* _Stated problem_
Extract each record and reproduce it exactly.
Start of Records shown
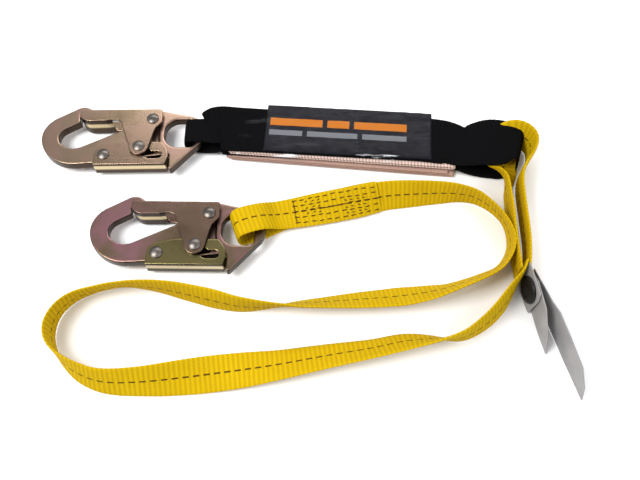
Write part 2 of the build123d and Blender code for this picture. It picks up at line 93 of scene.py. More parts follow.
area_light("key", (-0.55, -0.25, 0.9), (0.5, 0.5), 12.5)
area_light("fill", (0.75, -0.35, 0.7), (0.6, 0.6), 4.5)
area_light("back", (0.05, 0.85, 0.75), (0.9, 0.35), 6.0)
world = bpy.data.worlds.new("studio")
bpy.context.scene.world = world
world.use_nodes = True
backdrop = world.node_tree.nodes["Background"]
backdrop.inputs["Color"].default_value = (0.95, 0.97, 1.0, 1)
backdrop.inputs["Strength"].default_value = 0.62


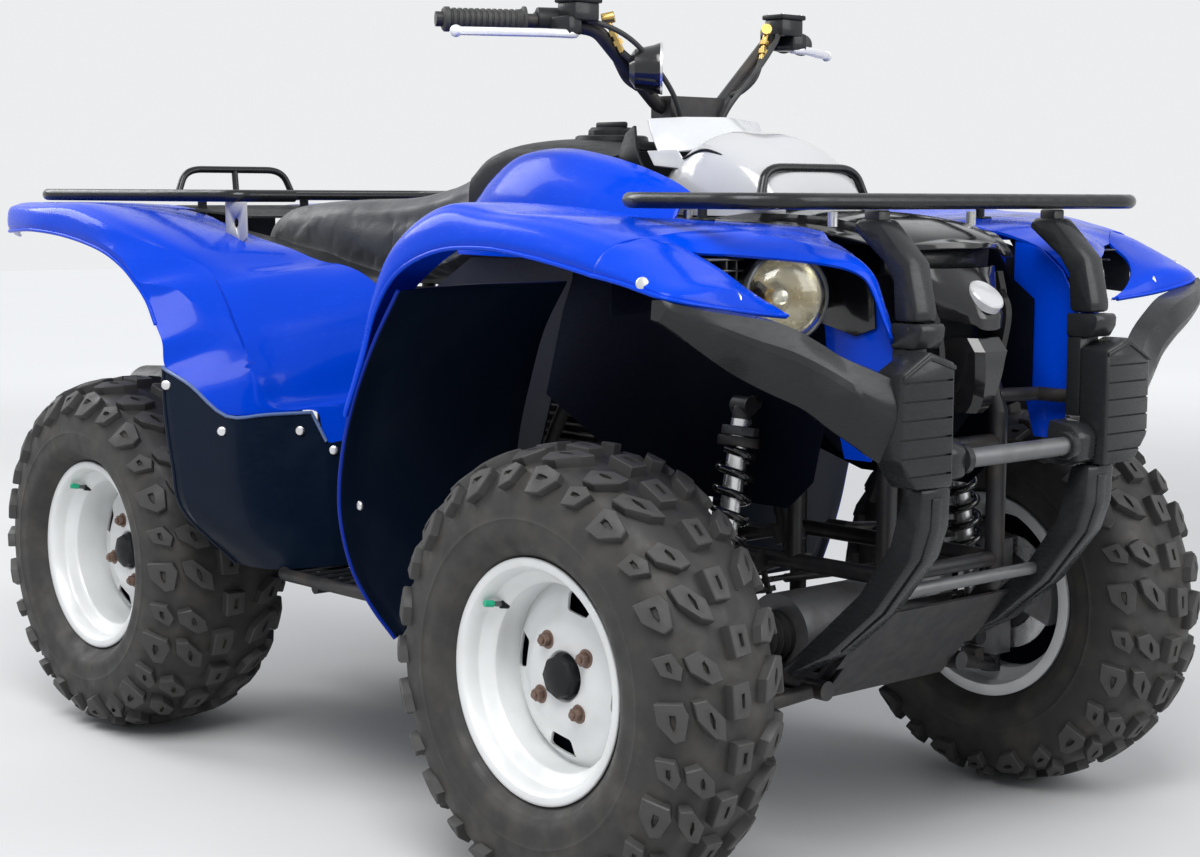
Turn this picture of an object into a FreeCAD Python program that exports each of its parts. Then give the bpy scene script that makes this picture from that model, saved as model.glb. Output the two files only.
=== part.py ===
"""Utility quad bike, full size, in millimetres.

Frame: +X forward, +Y to the rider's left, +Z up. The origin is on the ground under
the middle of the vehicle. Every left-hand piece is built once at +Y and mirrored.
"""
import FreeCAD, Part
import math
import os

V = FreeCAD.Vector

# Overall layout
FRONT_AXLE_X = 654.0
REAR_AXLE_X = -596.0
TYRE_R = 311.0
# Height of the axles over the datum that the body is drawn from; it rides on the tyres
AXLE_Z = 311.0
RUN_GAP = 0.3
SEAT_GAP = 0.3
PANEL_T = 4.0
TRIM = 6.0

# Tyres: tread blocks stand LUG_H above the carcass
LUG_H = 15.0
LUG_COUNT = 20
LUG_SHARE = 0.58
SHOULDER_DROP = 16.0
FRONT_TYRE_W = 203.0
REAR_TYRE_W = 254.0
BEAD_R = 152.0

# Wheel rims
RIM_R = 165.0
RIM_T = 4.0
WELL_R = 130.0
FRONT_RIM_HALF = 85.0
REAR_RIM_HALF = 103.0
FRONT_RIM_Y = 474.0
REAR_RIM_Y = 414.0
FRONT_DISC_Y = 505.0
REAR_DISC_Y = 442.0
VENT_COUNT = 4
LUG_PCD = 110.0
STUD_R = 9.0
CAP_R = 30.0
CAP_H = 18.0
HUB_R = 45.0
BRAKE_R = 95.0
BRAKE_T = 4.0

# Steering
KINGPIN_Y = 415.0
KNUCKLE_LOW_Z = 212.0
KNUCKLE_HIGH_Z = 400.0
KNUCKLE_FACE_Y = 440.0
STEER_ARM = 70.0
STEER_ARM_Z = 345.0
STEM_TOP = V(365, 0, 1065)
STEM_LOW = V(605, 0, 401)
STEM_R = 14.0
PITMAN_PIN_R = 5.0
TIE_ROD_R = 7.0
TIE_EYE_H = 8.0

# Frame
RAIL_R = 14.0
RAIL_Y = 120.0
ENGINE_HALF = 330.0
LOW_RAIL_Z = 262.0
MID_RAIL_Z = 430.0
ARM_TUBE_R = 11.0
BUSH_R = 14.0
REAR_CARRIER_Y = 360.0
SHOCK_R = 29.0

# Suspension mounts
EYE_R = 15.0
FRONT_SHOCK_X = 711.0
FRONT_SHOCK_LOW = V(FRONT_SHOCK_X, 296, 262)
FRONT_SHOCK_TOP = V(FRONT_SHOCK_X, 226, 662)
REAR_SHOCK_X = -540.0
REAR_SHOCK_LOW = V(REAR_SHOCK_X, 240, 262)
REAR_SHOCK_TOP = V(REAR_SHOCK_X, 200, 690)

# Tow hitch plate
HITCH_X = -838.0
HITCH_T = 8.0
HITCH_R = 9.6

# Seat and footboards
SEAT_LOW_Z = 792.0
TANK_HALF = 140.0
HOOD_HALF = 172.0
TAIL_HALF = 150.0
FOOT_Z = 322.0

# Racks
RACK_Z = 940.0
RACK_R = 11.0
RACK_BAR_R = 7.0
FRONT_RACK_HALF = 425.0
FRONT_RACK_REAR = 630.0
REAR_RACK_HALF = 440.0

# Handlebar
BAR_R = 11.0
GRIP_R = 16.5
GRIP_END_Y = 400.0
GRIP_LEN = 122.0

# Lamps
LAMP_X = 885.0
LAMP_Y = 314.0
LAMP_Z = 818.0
LAMP_R = 54.0
# Vent slots beside each lamp: width, height of the lower edge
LAMP_SLOTS = ((45, 852), (55, 862), (62, 872))


# Shape helpers
def box(x0, x1, y0, y1, z0, z1):
    return Part.makeBox(x1 - x0, y1 - y0, z1 - z0, V(x0, y0, z0))


def rod(a, b, r):
    return Part.makeCylinder(r, (b - a).Length, a, b - a)


def prism(points, plane, low, high):
    """Extrude a closed polygon given in plane 'xz', 'yz' or 'xy'."""
    if plane == "xz":
        pts = [V(a, low, b) for a, b in points]
        way = V(0, high - low, 0)
    elif plane == "yz":
        pts = [V(low, a, b) for a, b in points]
        way = V(high - low, 0, 0)
    else:
        pts = [V(a, b, low) for a, b in points]
        way = V(0, 0, high - low)
    return Part.Face(Part.makePolygon(pts + pts[:1])).extrude(way)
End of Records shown
* _Reply_
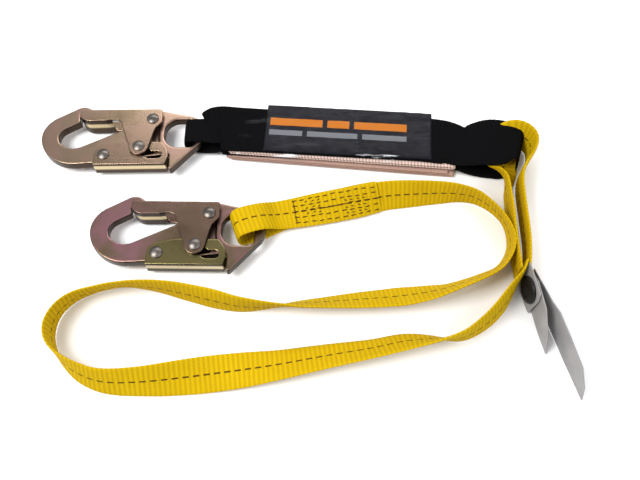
Write part 2 of the build123d and Blender code for this picture. It picks up at line 93 of scene.py. More parts follow.
area_light("key", (-0.55, -0.25, 0.9), (0.5, 0.5), 12.5)
area_light("fill", (0.75, -0.35, 0.7), (0.6, 0.6), 4.5)
area_light("back", (0.05, 0.85, 0.75), (0.9, 0.35), 6.0)
world = bpy.data.worlds.new("studio")
bpy.context.scene.world = world
world.use_nodes = True
backdrop = world.node_tree.nodes["Background"]
backdrop.inputs["Color"].default_value = (0.95, 0.97, 1.0, 1)
backdrop.inputs["Strength"].default_value = 0.62


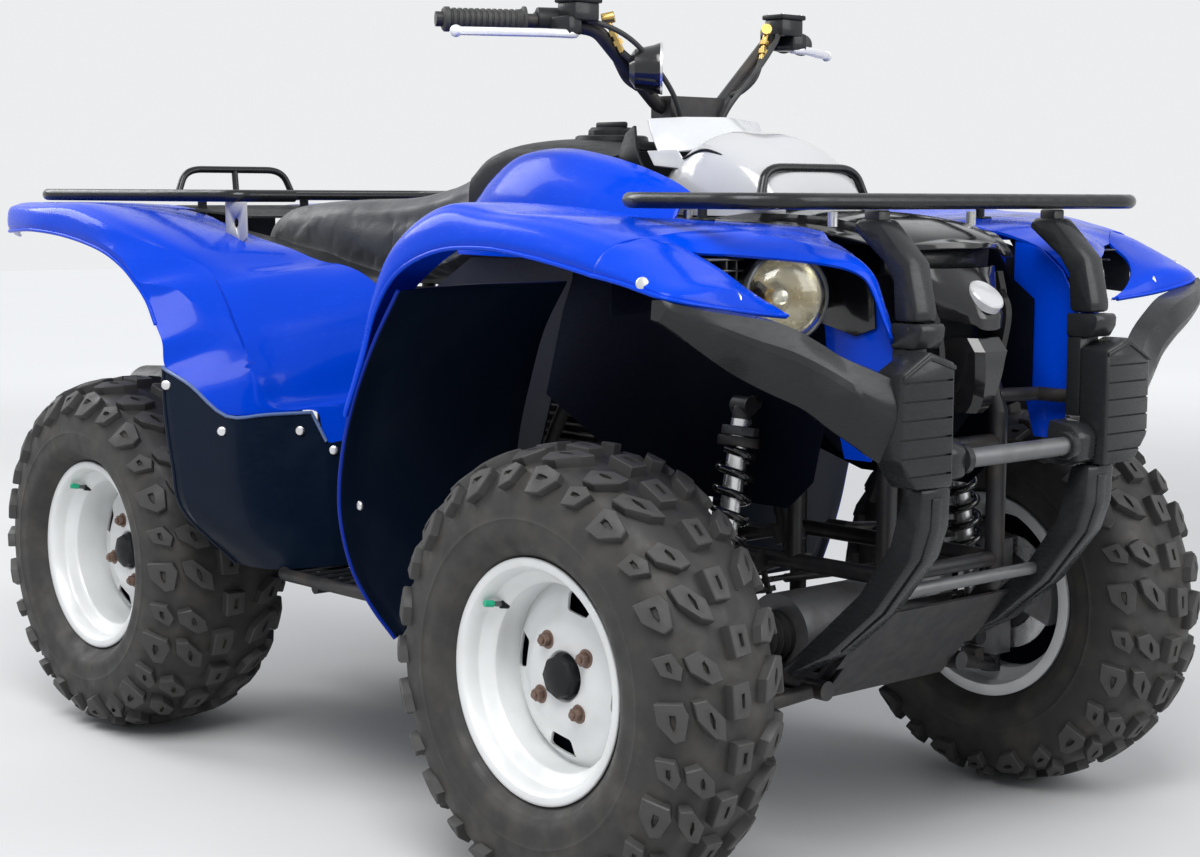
Turn this picture of an object into a FreeCAD Python program that exports each of its parts. Then give the bpy scene script that makes this picture from that model, saved as model.glb. Output the two files only.
=== part.py ===
"""Utility quad bike, full size, in millimetres.

Frame: +X forward, +Y to the rider's left, +Z up. The origin is on the ground under
the middle of the vehicle. Every left-hand piece is built once at +Y and mirrored.
"""
import FreeCAD, Part
import math
import os

V = FreeCAD.Vector

# Overall layout
FRONT_AXLE_X = 654.0
REAR_AXLE_X = -596.0
TYRE_R = 311.0
# Height of the axles over the datum that the body is drawn from; it rides on the tyres
AXLE_Z = 311.0
RUN_GAP = 0.3
SEAT_GAP = 0.3
PANEL_T = 4.0
TRIM = 6.0

# Tyres: tread blocks stand LUG_H above the carcass
LUG_H = 15.0
LUG_COUNT = 20
LUG_SHARE = 0.58
SHOULDER_DROP = 16.0
FRONT_TYRE_W = 203.0
REAR_TYRE_W = 254.0
BEAD_R = 152.0

# Wheel rims
RIM_R = 165.0
RIM_T = 4.0
WELL_R = 130.0
FRONT_RIM_HALF = 85.0
REAR_RIM_HALF = 103.0
FRONT_RIM_Y = 474.0
REAR_RIM_Y = 414.0
FRONT_DISC_Y = 505.0
REAR_DISC_Y = 442.0
VENT_COUNT = 4
LUG_PCD = 110.0
STUD_R = 9.0
CAP_R = 30.0
CAP_H = 18.0
HUB_R = 45.0
BRAKE_R = 95.0
BRAKE_T = 4.0

# Steering
KINGPIN_Y = 415.0
KNUCKLE_LOW_Z = 212.0
KNUCKLE_HIGH_Z = 400.0
KNUCKLE_FACE_Y = 440.0
STEER_ARM = 70.0
STEER_ARM_Z = 345.0
STEM_TOP = V(365, 0, 1065)
STEM_LOW = V(605, 0, 401)
STEM_R = 14.0
PITMAN_PIN_R = 5.0
TIE_ROD_R = 7.0
TIE_EYE_H = 8.0

# Frame
RAIL_R = 14.0
RAIL_Y = 120.0
ENGINE_HALF = 330.0
LOW_RAIL_Z = 262.0
MID_RAIL_Z = 430.0
ARM_TUBE_R = 11.0
BUSH_R = 14.0
REAR_CARRIER_Y = 360.0
SHOCK_R = 29.0

# Suspension mounts
EYE_R = 15.0
FRONT_SHOCK_X = 711.0
FRONT_SHOCK_LOW = V(FRONT_SHOCK_X, 296, 262)
FRONT_SHOCK_TOP = V(FRONT_SHOCK_X, 226, 662)
REAR_SHOCK_X = -540.0
REAR_SHOCK_LOW = V(REAR_SHOCK_X, 240, 262)
REAR_SHOCK_TOP = V(REAR_SHOCK_X, 200, 690)

# Tow hitch plate
HITCH_X = -838.0
HITCH_T = 8.0
HITCH_R = 9.6

# Seat and footboards
SEAT_LOW_Z = 792.0
TANK_HALF = 140.0
HOOD_HALF = 172.0
TAIL_HALF = 150.0
FOOT_Z = 322.0

# Racks
RACK_Z = 940.0
RACK_R = 11.0
RACK_BAR_R = 7.0
FRONT_RACK_HALF = 425.0
FRONT_RACK_REAR = 630.0
REAR_RACK_HALF = 440.0

# Handlebar
BAR_R = 11.0
GRIP_R = 16.5
GRIP_END_Y = 400.0
GRIP_LEN = 122.0

# Lamps
LAMP_X = 885.0
LAMP_Y = 314.0
LAMP_Z = 818.0
LAMP_R = 54.0
# Vent slots beside each lamp: width, height of the lower edge
LAMP_SLOTS = ((45, 852), (55, 862), (62, 872))


# Shape helpers
def box(x0, x1, y0, y1, z0, z1):
    return Part.makeBox(x1 - x0, y1 - y0, z1 - z0, V(x0, y0, z0))


def rod(a, b, r):
    return Part.makeCylinder(r, (b - a).Length, a, b - a)


def prism(points, plane, low, high):
    """Extrude a closed polygon given in plane 'xz', 'yz' or 'xy'."""
    if plane == "xz":
        pts = [V(a, low, b) for a, b in points]
        way = V(0, high - low, 0)
    elif plane == "yz":
        pts = [V(low, a, b) for a, b in points]
        way = V(high - low, 0, 0)
    else:
        pts = [V(a, b, low) for a, b in points]
        way = V(0, 0, high - low)
    return Part.Face(Part.makePolygon(pts + pts[:1])).extrude(way)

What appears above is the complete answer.